Originally a small free-trade pact signed by Brunei, Chile, New Zealand and Singapore in 2005, the TPP began gaining attention after Obama said last year in Tokyo that the United States planned to join the pact. Negotiators are now vying to expand the Pacific-wide free-trade pact to nine nations.
Obama's commitment to the TPP reflects Washington's growing impatience with its exclusion from various economic frameworks in the region, including the proposed East Asia Free Trade Agreement, which involves the Association of Southeast Asian Nations plus China, South Korea and Japan.
"Even though our exports in this region have risen by more than 60 percent over the last five years, our overall share of trade has declined in face of our competitors and we want to change that," Obama said. "We don't want to lose the opportunity to sell our goods and services in fast-growing markets."
Japan, afraid to be left out of the loop, has said it will open consultations with TPP members, but an official stance on joining the pact has been delayed until June to avoid upsetting the nation's highly protected farmers.
"We will quickly deal with measures to overcome the domestic environment and at the same time start consultations with nations involved," Prime Minister Naoto Kan said in his speech at the CEO summit. "We will pursue free trade and agricultural reform."
Kan, eager to declare Japan's interest in joining the pact, instead emphasized the goal of reviving the domestic farm sector to make it strong enough to compete in the global market.
Obama, who arrived in Tokyo Friday evening after attending the Group of 20 leaders' summit in Seoul, said he is committed to resolving any remaining obstacles to the signing of a bilateral FTA with South Korea in the weeks to come.
"The completion of this deal can lead to billions of dollars in increased exports and thousands of jobs for American workers," he said. "So I am committed to seeing this through."

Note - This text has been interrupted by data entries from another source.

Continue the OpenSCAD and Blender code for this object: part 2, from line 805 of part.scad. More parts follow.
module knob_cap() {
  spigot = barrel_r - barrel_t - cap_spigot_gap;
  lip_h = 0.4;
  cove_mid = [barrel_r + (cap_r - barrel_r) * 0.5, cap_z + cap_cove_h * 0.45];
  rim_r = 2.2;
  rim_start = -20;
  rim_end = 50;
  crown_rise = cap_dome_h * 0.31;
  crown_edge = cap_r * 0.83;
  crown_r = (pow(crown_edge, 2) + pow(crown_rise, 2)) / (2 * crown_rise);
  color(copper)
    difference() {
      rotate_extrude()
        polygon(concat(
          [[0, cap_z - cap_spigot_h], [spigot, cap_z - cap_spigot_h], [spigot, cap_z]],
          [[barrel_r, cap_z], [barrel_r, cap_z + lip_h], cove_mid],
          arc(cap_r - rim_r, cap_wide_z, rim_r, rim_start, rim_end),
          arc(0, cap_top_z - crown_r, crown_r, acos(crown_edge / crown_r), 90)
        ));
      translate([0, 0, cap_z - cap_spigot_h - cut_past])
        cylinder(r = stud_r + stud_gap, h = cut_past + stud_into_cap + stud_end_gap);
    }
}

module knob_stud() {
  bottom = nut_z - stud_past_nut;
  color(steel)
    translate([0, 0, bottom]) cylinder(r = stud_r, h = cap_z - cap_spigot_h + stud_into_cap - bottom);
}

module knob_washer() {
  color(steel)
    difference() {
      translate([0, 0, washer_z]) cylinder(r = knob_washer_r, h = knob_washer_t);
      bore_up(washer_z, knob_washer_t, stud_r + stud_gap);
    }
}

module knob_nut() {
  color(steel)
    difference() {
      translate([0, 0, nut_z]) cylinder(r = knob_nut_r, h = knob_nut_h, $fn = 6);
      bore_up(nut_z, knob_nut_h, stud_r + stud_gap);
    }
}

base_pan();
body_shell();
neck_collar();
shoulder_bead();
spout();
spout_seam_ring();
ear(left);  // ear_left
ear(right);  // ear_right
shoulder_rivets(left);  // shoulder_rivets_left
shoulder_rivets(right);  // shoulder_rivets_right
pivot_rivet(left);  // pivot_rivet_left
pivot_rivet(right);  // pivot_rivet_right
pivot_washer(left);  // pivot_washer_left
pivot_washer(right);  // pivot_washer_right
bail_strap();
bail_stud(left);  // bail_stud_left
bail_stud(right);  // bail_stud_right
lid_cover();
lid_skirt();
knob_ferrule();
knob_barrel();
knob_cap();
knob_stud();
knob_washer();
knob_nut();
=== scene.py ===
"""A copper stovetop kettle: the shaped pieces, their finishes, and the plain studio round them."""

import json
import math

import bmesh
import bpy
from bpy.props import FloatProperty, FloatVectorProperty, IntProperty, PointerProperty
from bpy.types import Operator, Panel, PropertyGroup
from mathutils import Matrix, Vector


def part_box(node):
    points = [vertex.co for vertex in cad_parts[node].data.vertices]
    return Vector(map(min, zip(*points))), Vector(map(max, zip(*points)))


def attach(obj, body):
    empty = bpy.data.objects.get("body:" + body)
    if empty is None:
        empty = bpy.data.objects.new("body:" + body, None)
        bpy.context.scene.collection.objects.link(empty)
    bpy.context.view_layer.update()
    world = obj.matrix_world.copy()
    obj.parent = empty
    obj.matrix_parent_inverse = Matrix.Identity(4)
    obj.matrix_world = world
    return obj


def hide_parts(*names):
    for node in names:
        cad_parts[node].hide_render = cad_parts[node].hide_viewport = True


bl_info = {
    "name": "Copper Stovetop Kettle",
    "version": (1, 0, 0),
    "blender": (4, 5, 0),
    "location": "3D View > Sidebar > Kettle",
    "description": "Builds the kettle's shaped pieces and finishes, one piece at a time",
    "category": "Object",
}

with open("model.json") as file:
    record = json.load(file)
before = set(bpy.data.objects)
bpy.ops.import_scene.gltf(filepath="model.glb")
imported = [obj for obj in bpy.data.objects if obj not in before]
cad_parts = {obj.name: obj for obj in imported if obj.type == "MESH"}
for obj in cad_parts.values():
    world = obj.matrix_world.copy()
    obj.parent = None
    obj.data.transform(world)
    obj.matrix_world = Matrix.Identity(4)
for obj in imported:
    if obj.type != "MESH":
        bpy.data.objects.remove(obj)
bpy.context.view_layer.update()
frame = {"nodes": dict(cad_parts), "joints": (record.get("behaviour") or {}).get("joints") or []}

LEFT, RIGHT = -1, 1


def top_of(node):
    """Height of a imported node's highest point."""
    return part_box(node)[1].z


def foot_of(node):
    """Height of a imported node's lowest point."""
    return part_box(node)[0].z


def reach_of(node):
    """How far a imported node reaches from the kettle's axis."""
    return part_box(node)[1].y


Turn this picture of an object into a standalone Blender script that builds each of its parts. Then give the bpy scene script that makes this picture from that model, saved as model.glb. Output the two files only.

Although the agreement was signed in 2007, Congress hasn't ratified it because of lingering issues over access to South Korea's auto and beef markets. The two sides redoubled their efforts but failed to reach a deal by the time Obama came to Seoul.
Japanese businesses are closely monitoring the situation. If the FTA goes through, it will abolish the 2.5 percent tariff on cars and the 25 percent tariff on trucks, giving South Korean automakers the upper hand in the U.S. market.
Addressing trade, Obama said nations should not stop depending on exports to the U.S. to ensure their growth.
"Going forward, no nations should assume that their path to prosperity is simply paved with exports to America," the president said. "Countries with large surpluses must shift away from unhealthy dependence on exports and take steps to boost domestic demand," he said, alluding to China's huge trade surplus with the United States.
The U.S. trade deficit with China, worth $226.9 billion in 2009, has been fueling trade disputes, and the U.S. is also accusing China of deliberately keeping its currency, the yuan, undervalued to gain a trade advantage.
Chinese President Hu Jintao, meanwhile, said at the same gathering that Beijing will remain committed to reforming its exchange rate "in a self-initiated, controllable and gradual manner."
Hu further said China will continue to pursue balanced growth of domestic and external demand.